Similar logic applies if Buffett does think that the government is the optimal altruistic use of money, but he is somewhere between perfect altruism and perfect selfishness. For instance, maybe each dollar he keeps is worth 0.1 utile to him, and each dollar the government has is worth 0.5 utiles to the people who get it, but he weights himself 10x anyone else. Then Buffett and other rich people like him face a collective action problem, where each dollar a person gives to the government produces half as much value from the point of view of the person who gave it (because he weighted it 10x when it was in his own hands), but it produces 5 times as much value from the point of view of anyone else. The math is identical to the first case - if 11 rich people each give $100 to the government then they each benefit by 350 utiles.

JimD said...

Here’s my view. At some point, we will need to bring the budget substantively into balance. This can be accomplished by some mix of raising taxes and cutting spending. But given the choices of (1) raising taxes, (2) cutting spending, (3) not making a decision, we are choosing option (3). The problem is how do we move away from (3) and towards (1) or (2).

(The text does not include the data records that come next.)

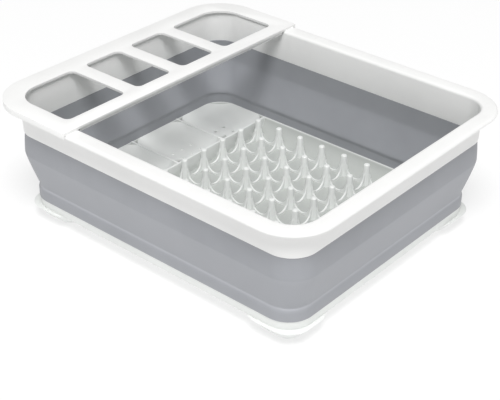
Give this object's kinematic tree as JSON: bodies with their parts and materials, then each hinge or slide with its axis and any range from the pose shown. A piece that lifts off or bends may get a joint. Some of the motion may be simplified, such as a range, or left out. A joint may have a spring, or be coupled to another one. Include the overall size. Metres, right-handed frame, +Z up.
{
  "type": "collapsible dish drainer",
  "caption": "Fold-flat dish drainer: stiff rim and pronged tray joined by a soft folding wall, with a lift-off cutlery rack.",
  "frame": {"origin": "on the ground at the centre of the overall outline, below the middle of the tray", "axes": "+Z up through the open top; +X along the long sides towards the plain end, the cutlery rack at the -X end; +Y across"},
  "size_m": [0.372, 0.32, 0.1295],
  "materials": {
    "white_plastic": "satin injection moulded",
    "tray_plastic": "satin, slightly translucent, injection moulded",
    "soft_wall": "matt overmoulded thermoplastic rubber"
  },
  "bodies": {
    "base": {"base_tray": "tray_plastic", "lower_wall_band": "soft_wall", "basin_wall": "tray_plastic", "prong_rib_grid": "tray_plastic", "basin_rib_1": "tray_plastic", "basin_rib_2": "tray_plastic", "basin_rib_3": "tray_plastic", "cutlery_basin_1": "tray_plastic", "cutlery_basin_2": "tray_plastic", "cutlery_basin_3": "tray_plastic", "cutlery_basin_4": "tray_plastic", "prong_row_1": "tray_plastic", "prong_row_2": "tray_plastic", "prong_row_3": "tray_plastic", "prong_row_4": "tray_plastic", "prong_row_5": "tray_plastic", "prong_row_6": "tray_plastic", "prong_row_7": "tray_plastic", "prong_row_8": "tray_plastic", "prong_row_9": "tray_plastic", "foot_front_plain_end": "tray_plastic", "foot_rear_plain_end": "tray_plastic", "foot_front_cutlery_end": "tray_plastic", "foot_rear_cutlery_end": "tray_plastic"},
    "rim": {"rim_frame": "white_plastic", "upper_wall_band": "soft_wall"},
    "fold": {"fold_band": "soft_wall"},
    "rack": {"cutlery_rack": "white_plastic"}
  },
  "joints": [
    {"name": "collapse", "type": "slide", "parent": "base", "child": "rim", "axis": [0, 0, -1], "range_m": [0, 0.071], "deforming": ["fold_band"]},
    {"name": "wall_fold", "type": "slide", "parent": "base", "child": "fold", "axis": [0, 0, -1], "range_m": [0, 0.0355]},
    {"name": "rack_lift", "type": "slide", "parent": "rim", "child": "rack", "axis": [0, 0, 1], "range_m": [0, 0.06]}
  ],
  "couplings": [
    {"joint": "wall_fold", "follows": "collapse", "ratio": 0.5}
  ]
}
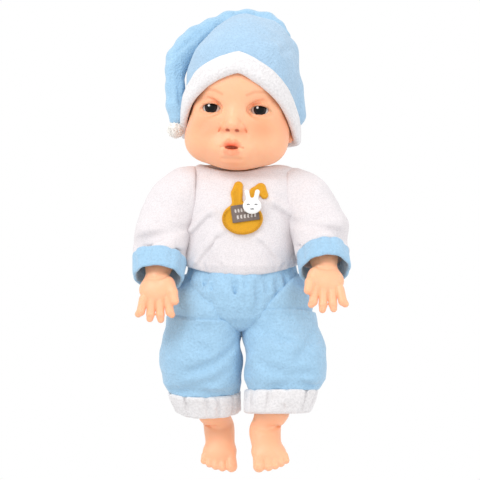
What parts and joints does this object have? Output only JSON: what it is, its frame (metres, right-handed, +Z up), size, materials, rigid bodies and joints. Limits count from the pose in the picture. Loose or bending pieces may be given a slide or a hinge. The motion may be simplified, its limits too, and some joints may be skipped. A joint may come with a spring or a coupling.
{
  "type": "baby doll",
  "caption": "Jointed vinyl baby doll with a belly sound button, stocking cap with pompom and two-tone romper.",
  "frame": {"origin": "middle of the waist, where a hand or a stand holds the doll", "axes": "+X to the doll's left, -Y the way the doll faces, +Z up towards the head"},
  "size_m": [0.1512, 0.1113, 0.3247],
  "materials": {
    "vinyl_skin": "soft rotocast vinyl, skin coloured",
    "eye_white": "gloss",
    "iris": "printed dark brown",
    "eye_lens": "clear acrylic",
    "blue_terry": "short looped terry",
    "white_velour": "brushed velour",
    "pompom_yarn": "cut yarn",
    "body_plastic": "moulded, skin coloured",
    "steel": "plated",
    "board_green": "solder mask",
    "black_plastic": "moulded",
    "silicone": "translucent",
    "button_plastic": "moulded",
    "speaker_paper": "paper cone",
    "magnet": "plated",
    "lead_red": "insulated wire",
    "lead_black": "insulated wire",
    "yellow_felt": "satin-stitched felt",
    "grey_tape": "woven tape",
    "button_white": "painted button",
    "dark_thread": "thread"
  },
  "bodies": {
    "head": {"head_shell": "vinyl_skin", "left_eye_white": "eye_white", "right_eye_white": "eye_white", "left_iris": "iris", "right_iris": "iris", "left_eye_lens": "eye_lens", "right_eye_lens": "eye_lens", "cap_crown": "blue_terry", "cap_brim": "white_velour", "cap_tail": "blue_terry", "cap_pompom": "pompom_yarn"},
    "torso": {"torso_front_shell": "body_plastic", "torso_back_shell": "body_plastic", "torso_screws": "steel", "neck_plug": "body_plastic", "battery_door": "body_plastic", "circuit_board": "board_green", "sound_chip": "black_plastic", "board_parts": "black_plastic", "key_switch": "black_plastic", "board_screws": "steel", "return_dome": "silicone", "speaker_frame": "steel", "speaker_cone": "speaker_paper", "speaker_magnet": "magnet", "battery_box": "black_plastic", "battery_cells": "steel", "battery_contacts": "steel", "door_screw": "steel", "speaker_leads": "lead_red", "battery_leads": "lead_black", "romper_bodice": "white_velour", "neckband": "white_velour", "romper_seat": "blue_terry", "chest_patch": "yellow_felt", "woven_tag": "grey_tape", "back_fastener": "white_velour", "rabbit_button": "button_white", "button_thread": "dark_thread"},
    "sound_button": {"sound_button": "button_plastic"},
    "left_arm": {"left_arm": "vinyl_skin", "left_shoulder_plug": "body_plastic", "left_sleeve": "white_velour", "left_cuff": "blue_terry"},
    "left_leg": {"left_leg": "vinyl_skin", "left_hip_plug": "body_plastic", "left_trouser_leg": "blue_terry", "left_ankle_cuff": "white_velour"},
    "right_arm": {"right_arm": "vinyl_skin", "right_shoulder_plug": "body_plastic", "right_sleeve": "white_velour", "right_cuff": "blue_terry"},
    "right_leg": {"right_leg": "vinyl_skin", "right_hip_plug": "body_plastic", "right_trouser_leg": "blue_terry", "right_ankle_cuff": "white_velour"}
  },
  "joints": [
    {"name": "head_turn", "type": "hinge", "parent": "torso", "child": "head", "pos_m": [0, 0.002, 0.074], "axis": [0, 0, 1], "range_deg": [-45, 45]},
    {"name": "left_shoulder", "type": "hinge", "parent": "torso", "child": "left_arm", "pos_m": [0.034, 0, 0.048], "axis": [-1, 0, 0], "range_deg": [0, 100]},
    {"name": "right_shoulder", "type": "hinge", "parent": "torso", "child": "right_arm", "pos_m": [-0.034, 0, 0.048], "axis": [-1, 0, 0], "range_deg": [0, 100]},
    {"name": "left_hip", "type": "hinge", "parent": "torso", "child": "left_leg", "pos_m": [0.022, -0.001, -0.02], "axis": [-0.7071, 0, 0.7071], "range_deg": [0, 20]},
    {"name": "right_hip", "type": "hinge", "parent": "torso", "child": "right_leg", "pos_m": [-0.022, -0.001, -0.02], "axis": [-0.7071, 0, -0.7071], "range_deg": [0, 25]},
    {"name": "sound_press", "type": "slide", "parent": "torso", "child": "sound_button", "axis": [0, 1, 0], "range_m": [0, 0.002], "stiffness_N_per_m": 400, "springref_m": -0.0005, "deforming": ["return_dome"]}
  ]
}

Buffet is just saying that his preferred solution is (1), even if it costs him a lot of money personally. However, Buffet donating to the government doesn’t move us away from (3), and for that matter, doesn’t even make it more likely that we move to (1).

Say that we currently have a shortfall of $100 per year. Buffet wants to raise taxes by $100 (where he pays $50) and not cut spending. You want to cut spending by $100 and not raise taxes (indeed, you’d like to cut taxes). If he promises to donate $50 per year, your policy might shift to cutting spending by $100 and cutting taxes by $50.

In other words, people interpret Buffett unwillingness to donate as evidence that he doesn’t value government services. Maybe he’s not willing to pay for other people’s tax cuts.